After hours of intense talks in Geneva, U.S. and Ukrainian negotiators produced a new 19-point document aimed at halting the conflict. It’s slimmer and more cautious than the earlier 28-point proposal that caused outrage in Kyiv — so much outrage, in fact, that Ukrainian officials reportedly asked for coffee stronger than diplomacy itself.
But even as negotiators worked through territorial questions, security guarantees, and the delicate dance of U.S.–Ukraine relations, a quieter drama simmered offstage. Because in Washington, no major foreign-policy moment happens without someone trying to shape the narrative… or secure their future.
At the center of this political tug-of-war are two of President Donald Trump’s most influential lieutenants: Vice President JD Vance and Secretary of State/National Security Advisor Marco Rubio. One is openly ambitious. The other, increasingly influential. And both now find themselves indirectly tied to how this new Geneva plan is received.

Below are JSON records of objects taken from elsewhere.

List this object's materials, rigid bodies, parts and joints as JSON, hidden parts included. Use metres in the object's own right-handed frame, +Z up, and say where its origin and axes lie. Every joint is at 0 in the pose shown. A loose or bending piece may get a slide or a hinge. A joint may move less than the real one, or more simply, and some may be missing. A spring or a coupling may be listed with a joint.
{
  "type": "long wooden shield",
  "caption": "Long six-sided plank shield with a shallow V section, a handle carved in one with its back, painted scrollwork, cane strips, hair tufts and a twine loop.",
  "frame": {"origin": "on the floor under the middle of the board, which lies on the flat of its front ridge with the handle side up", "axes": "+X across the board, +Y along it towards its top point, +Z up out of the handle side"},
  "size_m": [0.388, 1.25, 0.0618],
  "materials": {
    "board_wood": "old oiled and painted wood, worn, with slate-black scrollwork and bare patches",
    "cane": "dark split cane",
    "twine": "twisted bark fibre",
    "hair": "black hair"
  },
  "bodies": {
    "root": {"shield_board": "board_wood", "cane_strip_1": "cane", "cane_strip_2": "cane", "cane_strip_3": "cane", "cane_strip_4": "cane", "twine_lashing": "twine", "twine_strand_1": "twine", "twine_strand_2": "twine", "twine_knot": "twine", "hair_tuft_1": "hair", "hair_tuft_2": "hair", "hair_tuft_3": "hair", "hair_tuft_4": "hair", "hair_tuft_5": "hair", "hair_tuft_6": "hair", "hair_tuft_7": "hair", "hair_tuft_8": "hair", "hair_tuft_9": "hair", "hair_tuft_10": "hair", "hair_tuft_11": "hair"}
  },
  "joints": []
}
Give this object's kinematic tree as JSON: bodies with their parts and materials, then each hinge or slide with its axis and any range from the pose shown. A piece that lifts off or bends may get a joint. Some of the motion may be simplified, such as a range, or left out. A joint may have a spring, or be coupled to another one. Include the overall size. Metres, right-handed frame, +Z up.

Vance immediately embraced the peace push, designed in part by Trump’s special envoy Steve Witkoff together with a Kremlin adviser. Rubio, wary at first, stepped in later — ultimately taking the lead in explaining and adjusting the plan with European and Ukrainian partners. In foreign policy terms, that’s like being handed the steering wheel because someone needs to drive with both hands on it.
Europeans lean naturally toward Rubio, a long-time critic of Vladimir Putin and defender of transatlantic ties. Moscow’s commentators, meanwhile, have praised Vance for his “constructive line,” which is diplomatic shorthand for “he says things we can work with.” A pro-government Russian paper even painted the Vance–Rubio split as a full-blown political standoff, complete with talk of rival “parties” inside the White House orbit.
Back in Washington, Rubio’s rise is being noted. His return to the center of negotiations — especially after the tense Trump-Putin meeting in Alaska — signals that he is gaining ground in shaping U.S.–Russia policy. A senior official from Trump’s first administration put it bluntly: “Now we see Rubio holding talks with Ukrainians and Europeans in Geneva. That’s a good thing.”
Vance, however, is playing his own long game. According to one insider, “he wants one thing above all: to become president.” He is navigating the peace talks with an eye on the MAGA movement, the 2028 landscape, and his place in it. His strategy is simple: support Witkoff so long as Witkoff remains Trump’s favored envoy — and keep Rubio close enough to publicly call him a “best friend,” just in case a future ticket needs balance.

Meanwhile, Ukrainian President Volodymyr Zelenskyy and President Trump are expected to make the final decisions on the most sensitive points — territory, long-term security, and the future of NATO’s relationship with Kyiv. Both sides insist the talks are serious and urgent, even if the path forward remains tangled.
In the end, the new 19-point plan may or may not become the roadmap to peace. But it has already achieved something uniquely American: it turned a high-stakes diplomatic negotiation into a backstage political drama, complete with shifting alliances, unexpected opportunities, and two ambitious contenders quietly preparing for the next chapter.
Because in Washington, peace may be the goal — but power is always part of the conversation.